Charging load-dependent geometric optimization of a shell-and-tube LHTES unit: A numerical study on the effects of aspect ratio and tilt angle

This study presents a geometric optimization of shell-and-tube latent heat thermal energy storage systems to address the challenges of low thermal conductivity and non-uniform melting of phase change materials. To better represent practical operation, the optimization is conducted under both full and partial thermal load conditions, explicitly accounting for the interactions among multiple geometric parameters. A coupled computational fluid dynamics (CFD) and response surface methodology (RSM) framework is employed to quantify the effects of key geometric variables, including the aspect ratios and inclination angles of the inner tube and outer shell, on melting dynamics and heat transfer performance. The results indicate that the relative influence of these parameters varies significantly with the thermal storage load.
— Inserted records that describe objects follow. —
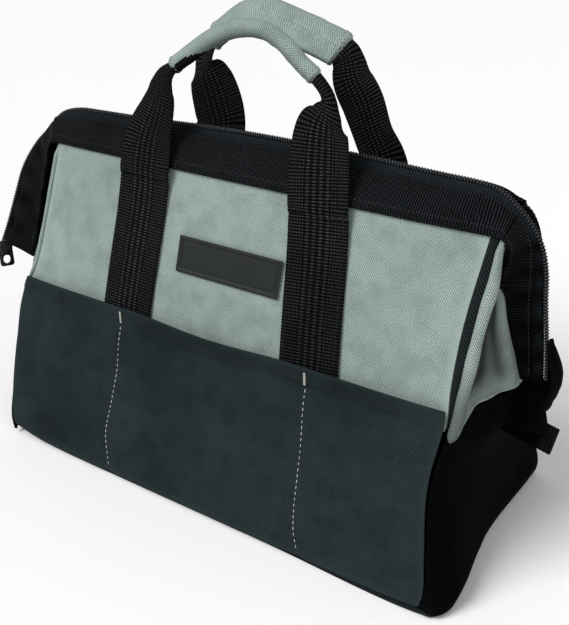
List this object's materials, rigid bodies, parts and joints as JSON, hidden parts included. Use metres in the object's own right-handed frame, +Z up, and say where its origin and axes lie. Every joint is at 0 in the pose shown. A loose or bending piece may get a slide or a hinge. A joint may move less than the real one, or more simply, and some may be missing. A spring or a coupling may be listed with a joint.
{
  "type": "zipped tool bag",
  "caption": "Soft tool bag with a wide zipped mouth, webbing carrying handles with cloth grips, and deep outer pockets, standing on its base.",
  "frame": {"origin": "on the floor under the middle of the base", "axes": "+X along the bag to its right end, +Y to the back, +Z up; the patch faces -Y"},
  "size_m": [0.4942, 0.2048, 0.3699],
  "materials": {
    "grey_cloth": "coarse woven sage grey polyester",
    "pocket_cloth": "charcoal woven polyester",
    "black_cloth": "black woven polyester, stiffened",
    "webbing": "ribbed black webbing",
    "zip_cloth": "twill zip tape and moulded coil",
    "patch_rubber": "soft matt moulded patch",
    "black_metal": "glossy black"
  },
  "bodies": {
    "root": {"front_panel": "grey_cloth", "back_panel": "grey_cloth", "ridge_front_left": "grey_cloth", "ridge_front_right": "grey_cloth", "ridge_back_left": "grey_cloth", "ridge_back_right": "grey_cloth", "gusset_front_right": "grey_cloth", "gusset_back_left": "grey_cloth", "gusset_back_right": "grey_cloth", "front_grip": "grey_cloth", "back_grip": "grey_cloth", "front_pocket": "pocket_cloth", "back_pocket": "pocket_cloth", "base_panel": "black_cloth", "left_end_panel": "black_cloth", "right_end_panel": "black_cloth", "strip_front_right": "black_cloth", "strip_back_left": "black_cloth", "strip_back_right": "black_cloth", "mouth_band_front": "webbing", "mouth_band_back": "webbing", "front_handle": "webbing", "back_handle": "webbing", "zip_tab": "webbing", "zip_tape_front": "zip_cloth", "zip_tape_back": "zip_cloth", "zip_coil": "zip_cloth", "zip_tail": "zip_cloth", "label_patch": "patch_rubber", "zip_slider": "black_metal"},
    "zip_pull": {"zip_pull": "black_metal"}
  },
  "joints": [
    {"name": "pull_swing", "type": "hinge", "parent": "root", "child": "zip_pull", "pos_m": [-0.23949, -0.05574, 0.15878], "axis": [0.5, 0.866, 0], "range_deg": [0, 150]}
  ]
}
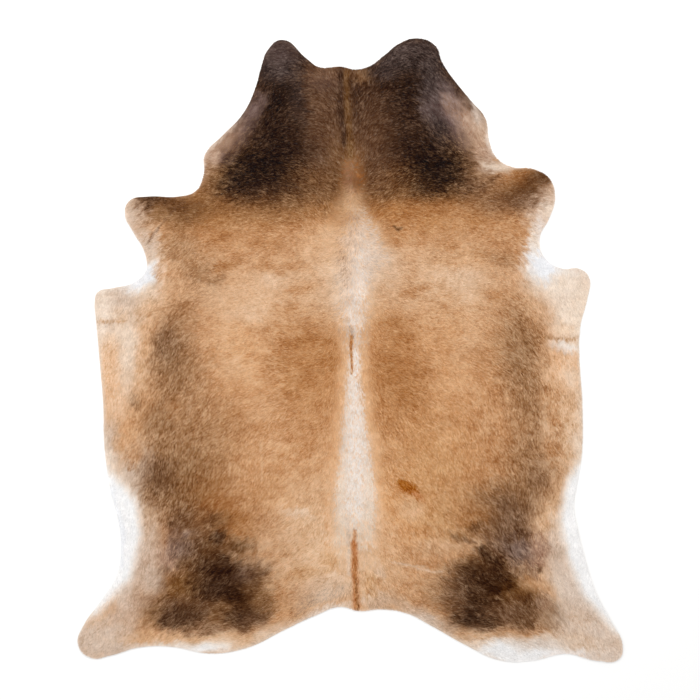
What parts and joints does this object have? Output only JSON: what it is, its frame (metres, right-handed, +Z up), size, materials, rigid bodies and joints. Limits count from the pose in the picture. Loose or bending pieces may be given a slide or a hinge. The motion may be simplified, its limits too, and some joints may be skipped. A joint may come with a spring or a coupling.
{
  "type": "cowhide rug",
  "caption": "Flat hair-on cowhide rug cut to the natural outline of one whole hide, with a caramel coat, dark neck and rump patches and a pale spine.",
  "frame": {"origin": "middle of the hide's box, on the flesh side that lies on the floor", "axes": "+X across the hide to its right foreleg as seen from above, +Y from the rump to the neck, +Z up out of the coat"},
  "size_m": [1.962, 2.2454, 0.006],
  "materials": {
    "hair_on_hide": "tanned hide with the hair left on, short coat combed flat, soft sheen; suede flesh side"
  },
  "bodies": {
    "root": {"cowhide": "hair_on_hide"}
  },
  "joints": []
}
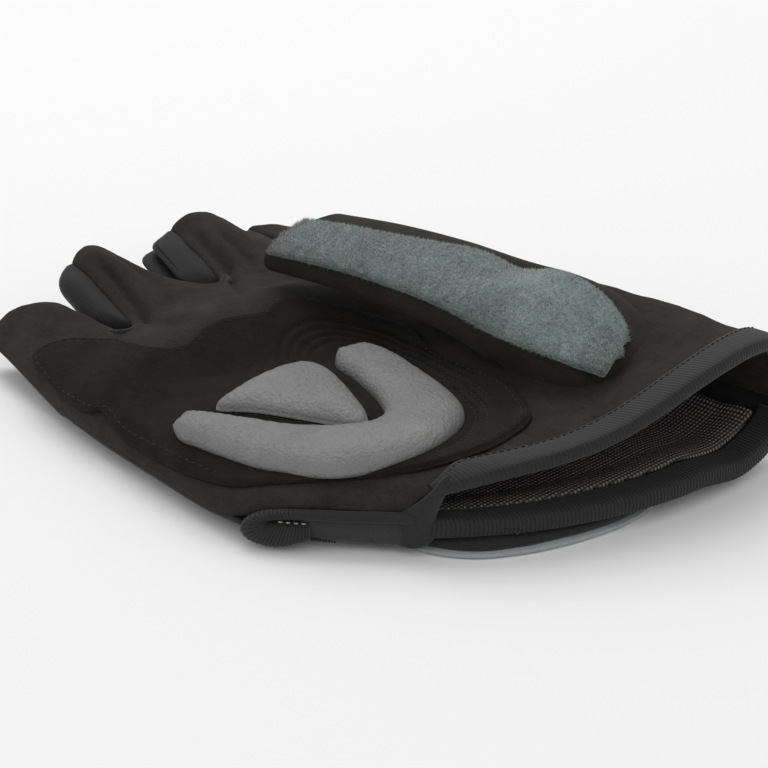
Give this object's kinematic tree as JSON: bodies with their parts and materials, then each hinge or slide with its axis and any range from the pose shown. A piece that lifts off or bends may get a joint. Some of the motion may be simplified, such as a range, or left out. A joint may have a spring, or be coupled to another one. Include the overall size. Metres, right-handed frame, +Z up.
{
  "type": "fitness glove",
  "caption": "Short-finger workout glove lying palm up, with a suede palm, raised gel heel pads, a fleece thumb wipe and an elastic cuff",
  "frame": {"origin": "middle of the bottom of the bounding box, on the surface that the glove lies on", "axes": "+X to the thumb side, +Y from the cuff to the fingers, +Z up out of the palm"},
  "size_m": [0.0976, 0.1394, 0.0315],
  "materials": {
    "palm_suede": "brownish black suede",
    "back_stretch": "blue-black stretch jersey",
    "fork_stretch": "blue-black stretch jersey",
    "thumb_suede": "brownish black suede",
    "fleece": "grey-green terry fleece",
    "patch_suede": "coarse black suede",
    "pad_leather": "grey pebbled leather, satin",
    "binding_tape": "black ribbed elastic tape",
    "strap_fabric": "smooth charcoal fabric",
    "strap_black": "black strap fabric",
    "strap_grey": "light grey fabric",
    "mesh_lining": "black woven mesh"
  },
  "bodies": {
    "root": {"palm_panel": "palm_suede", "back_panel": "back_stretch", "fork_pinky_ring": "fork_stretch", "fork_ring_middle": "fork_stretch", "fork_middle_index": "fork_stretch", "thumb_shell": "thumb_suede", "thumb_wipe": "fleece", "palm_patch": "patch_suede", "heel_pad_outer": "pad_leather", "heel_pad_inner": "pad_leather", "palm_cuff_binding": "binding_tape", "back_cuff_binding": "binding_tape", "slit_binding": "binding_tape", "strap_root": "strap_fabric", "closure_strap": "strap_black", "strap_cover": "strap_grey", "back_lining": "mesh_lining"}
  },
  "joints": []
}
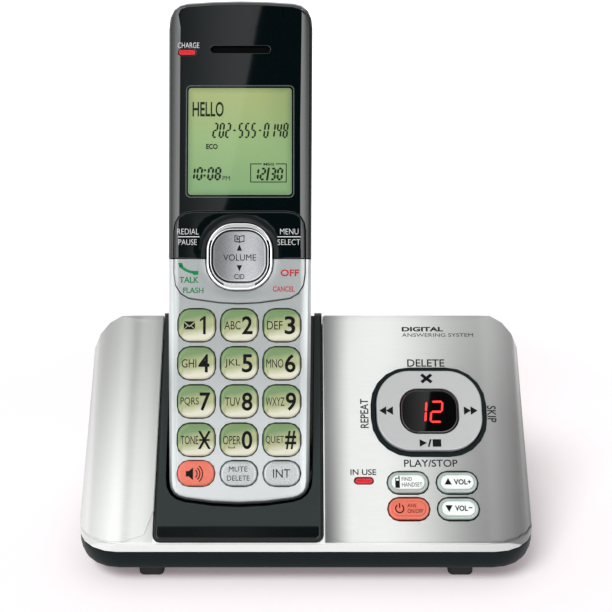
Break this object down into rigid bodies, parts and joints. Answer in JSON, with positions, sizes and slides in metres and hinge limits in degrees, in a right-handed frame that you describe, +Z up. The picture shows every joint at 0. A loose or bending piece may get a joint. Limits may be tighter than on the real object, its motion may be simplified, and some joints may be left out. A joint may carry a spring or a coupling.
{
  "type": "cordless telephone with answering base",
  "caption": "Cordless telephone handset standing in the sloping cradle of a desktop base with a message ring key and display.",
  "frame": {"origin": "on the desk, under the middle of the base", "axes": "+X to the right of someone facing the keys, +Y away from them to the back of the base, +Z up"},
  "size_m": [0.1544, 0.098, 0.1801],
  "materials": {
    "silver_plastic": "satin silver paint with fine brushing",
    "bright_silver": "satin pale silver paint",
    "dark_plastic": "satin blue-black",
    "slate_plastic": "matte slate",
    "gloss_black": "piano gloss",
    "black_rubber": "matte",
    "grey_rubber": "matte",
    "white_key": "satin",
    "orange_key": "satin",
    "lime_key": "translucent satin",
    "grey_key": "satin",
    "red_light": "clear red",
    "screen_green": "clear over a green display",
    "board_laminate": "satin lacquer",
    "jack_plastic": "satin",
    "contact_metal": "plated",
    "chrome": "mirror",
    "steel": "plain",
    "battery_sleeve": "shrunk sleeve"
  },
  "bodies": {
    "base": {"base_top_shell": "silver_plastic", "base_bottom_shell": "dark_plastic", "cradle_tray": "slate_plastic", "foot_front_left": "black_rubber", "foot_front_right": "black_rubber", "foot_back_left": "black_rubber", "foot_back_right": "black_rubber", "message_ring_bezel": "gloss_black", "message_window": "gloss_black", "message_display": "red_light", "in_use_light": "red_light", "base_key_mat": "grey_rubber", "base_circuit_board": "board_laminate", "jack_board": "board_laminate", "line_jack": "jack_plastic", "power_jack": "jack_plastic", "base_speaker": "steel", "charging_contact_left": "contact_metal", "charging_contact_right": "contact_metal"},
    "handset": {"handset_upper_front": "gloss_black", "handset_keypad_front": "bright_silver", "handset_back_case": "gloss_black", "battery_pack": "battery_sleeve", "screen_window": "screen_green", "handset_display": "screen_green", "earpiece_receiver": "dark_plastic", "charge_light": "red_light", "nav_ring": "chrome", "handset_key_mat": "grey_rubber", "handset_circuit_board": "board_laminate", "microphone": "steel", "handset_ringer": "steel", "charge_pad_left": "contact_metal", "charge_pad_right": "contact_metal"},
    "battery_cover": {"battery_cover": "gloss_black"},
    "message_ring_mat": {"message_ring_mat": "black_rubber"},
    "message_ring_key": {"message_ring_key": "silver_plastic"},
    "redial_menu_rocker": {"redial_menu_rocker": "gloss_black"},
    "talk_off_rocker": {"talk_off_rocker": "bright_silver"},
    "nav_key": {"nav_key": "silver_plastic"},
    "find_handset_key": {"find_handset_key": "white_key"},
    "answer_on_off_key": {"answer_on_off_key": "orange_key"},
    "volume_up_key": {"volume_up_key": "white_key"},
    "volume_down_key": {"volume_down_key": "white_key"},
    "key_1": {"key_1": "lime_key"},
    "key_2": {"key_2": "lime_key"},
    "key_3": {"key_3": "lime_key"},
    "key_4": {"key_4": "lime_key"},
    "key_5": {"key_5": "lime_key"},
    "key_6": {"key_6": "lime_key"},
    "key_7": {"key_7": "lime_key"},
    "key_8": {"key_8": "lime_key"},
    "key_9": {"key_9": "lime_key"},
    "key_star": {"key_star": "lime_key"},
    "key_0": {"key_0": "lime_key"},
    "key_pound": {"key_pound": "lime_key"},
    "speaker_key": {"speaker_key": "orange_key"},
    "mute_delete_key": {"mute_delete_key": "grey_key"},
    "intercom_key": {"intercom_key": "grey_key"}
  },
  "joints": [
    {"name": "handset_lift", "type": "slide", "parent": "base", "child": "handset", "axis": [0, 0.4226, 0.9063], "range_m": [0, 0.08]},
    {"name": "battery_cover_release", "type": "slide", "parent": "handset", "child": "battery_cover", "axis": [0, 0.9063, -0.4226], "range_m": [0, 0.02]},
    {"name": "message_ring_sideways", "type": "hinge", "parent": "base", "child": "message_ring_mat", "pos_m": [0.0423, -0.01452, 0.04535], "axis": [0, 0.682, 0.7314], "range_deg": [-1.5, 1.5], "stiffness_Nm_per_rad": 0.4},
    {"name": "message_ring_up_down", "type": "hinge", "parent": "message_ring_mat", "child": "message_ring_key", "pos_m": [0.0423, -0.01591, 0.04664], "axis": [1, 0, 0], "range_deg": [-1.5, 1.5], "stiffness_Nm_per_rad": 0.4},
    {"name": "redial_menu_rock", "type": "hinge", "parent": "handset", "child": "redial_menu_rocker", "pos_m": [-0.02245, 0.0026, 0.11115], "axis": [0, 0.4226, 0.9063], "range_deg": [-2.5, 2.5], "stiffness_Nm_per_rad": 0.2},
    {"name": "talk_off_rock", "type": "hinge", "parent": "handset", "child": "talk_off_rocker", "pos_m": [-0.02245, -0.0086, 0.08713], "axis": [0, 0.4226, 0.9063], "range_deg": [-2.5, 2.5], "stiffness_Nm_per_rad": 0.2},
    {"name": "nav_key_rock", "type": "hinge", "parent": "handset", "child": "nav_key", "pos_m": [-0.02245, -0.00195, 0.09926], "axis": [1, 0, 0], "range_deg": [-4, 4], "stiffness_Nm_per_rad": 0.1},
    {"name": "find_handset_key_press", "type": "slide", "parent": "base", "child": "find_handset_key", "axis": [0, 0.7314, -0.682], "range_m": [0, 0.0008], "stiffness_N_per_m": 1000},
    {"name": "answer_on_off_key_press", "type": "slide", "parent": "base", "child": "answer_on_off_key", "axis": [0, 0.7314, -0.682], "range_m": [0, 0.0008], "stiffness_N_per_m": 1000},
    {"name": "volume_up_key_press", "type": "slide", "parent": "base", "child": "volume_up_key", "axis": [0, 0.7314, -0.682], "range_m": [0, 0.0008], "stiffness_N_per_m": 1000},
    {"name": "volume_down_key_press", "type": "slide", "parent": "base", "child": "volume_down_key", "axis": [0, 0.7314, -0.682], "range_m": [0, 0.0008], "stiffness_N_per_m": 1000},
    {"name": "key_1_press", "type": "slide", "parent": "handset", "child": "key_1", "axis": [0, 0.9063, -0.4226], "range_m": [0, 0.0008], "stiffness_N_per_m": 1000},
    {"name": "key_2_press", "type": "slide", "parent": "handset", "child": "key_2", "axis": [0, 0.9063, -0.4226], "range_m": [0, 0.0008], "stiffness_N_per_m": 1000},
    {"name": "key_3_press", "type": "slide", "parent": "handset", "child": "key_3", "axis": [0, 0.9063, -0.4226], "range_m": [0, 0.0008], "stiffness_N_per_m": 1000},
    {"name": "key_4_press", "type": "slide", "parent": "handset", "child": "key_4", "axis": [0, 0.9063, -0.4226], "range_m": [0, 0.0008], "stiffness_N_per_m": 1000},
    {"name": "key_5_press", "type": "slide", "parent": "handset", "child": "key_5", "axis": [0, 0.9063, -0.4226], "range_m": [0, 0.0008], "stiffness_N_per_m": 1000},
    {"name": "key_6_press", "type": "slide", "parent": "handset", "child": "key_6", "axis": [0, 0.9063, -0.4226], "range_m": [0, 0.0008], "stiffness_N_per_m": 1000},
    {"name": "key_7_press", "type": "slide", "parent": "handset", "child": "key_7", "axis": [0, 0.9063, -0.4226], "range_m": [0, 0.0008], "stiffness_N_per_m": 1000},
    {"name": "key_8_press", "type": "slide", "parent": "handset", "child": "key_8", "axis": [0, 0.9063, -0.4226], "range_m": [0, 0.0008], "stiffness_N_per_m": 1000},
    {"name": "key_9_press", "type": "slide", "parent": "handset", "child": "key_9", "axis": [0, 0.9063, -0.4226], "range_m": [0, 0.0008], "stiffness_N_per_m": 1000},
    {"name": "key_star_press", "type": "slide", "parent": "handset", "child": "key_star", "axis": [0, 0.9063, -0.4226], "range_m": [0, 0.0008], "stiffness_N_per_m": 1000},
    {"name": "key_0_press", "type": "slide", "parent": "handset", "child": "key_0", "axis": [0, 0.9063, -0.4226], "range_m": [0, 0.0008], "stiffness_N_per_m": 1000},
    {"name": "key_pound_press", "type": "slide", "parent": "handset", "child": "key_pound", "axis": [0, 0.9063, -0.4226], "range_m": [0, 0.0008], "stiffness_N_per_m": 1000},
    {"name": "speaker_key_press", "type": "slide", "parent": "handset", "child": "speaker_key", "axis": [0, 0.9063, -0.4226], "range_m": [0, 0.0008], "stiffness_N_per_m": 1000},
    {"name": "mute_delete_key_press", "type": "slide", "parent": "handset", "child": "mute_delete_key", "axis": [0, 0.9063, -0.4226], "range_m": [0, 0.0008], "stiffness_N_per_m": 1000},
    {"name": "intercom_key_press", "type": "slide", "parent": "handset", "child": "intercom_key", "axis": [0, 0.9063, -0.4226], "range_m": [0, 0.0008], "stiffness_N_per_m": 1000}
  ]
}
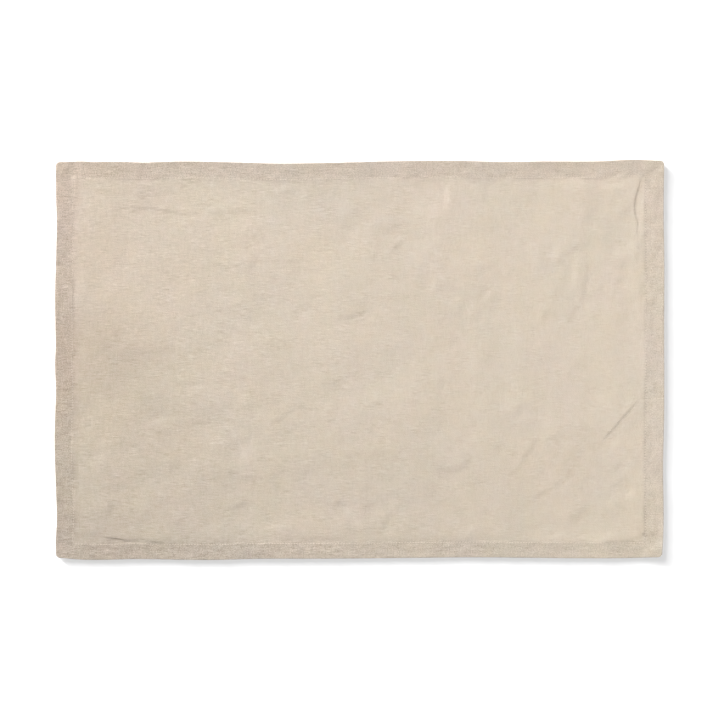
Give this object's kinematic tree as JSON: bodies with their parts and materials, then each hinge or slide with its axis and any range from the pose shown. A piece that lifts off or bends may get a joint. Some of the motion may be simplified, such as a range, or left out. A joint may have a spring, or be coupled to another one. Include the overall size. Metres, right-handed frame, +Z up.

Under partial-load conditions, system performance is primarily governed by the aspect ratios of the inner and outer tubes, while under full-load conditions, the inclination angle of the outer shell becomes the dominant factor. Geometry optimization based on these insights yielded designs that reduced charging time by 35.6 %, 30.5 %, and 58.4 % at 50 %, 75 %, and 100 % load levels, respectively. Overall, the study elucidates the coupled relationship between geometric configuration and thermal behavior and provides guidance for the development of efficient and adaptive latent heat storage systems.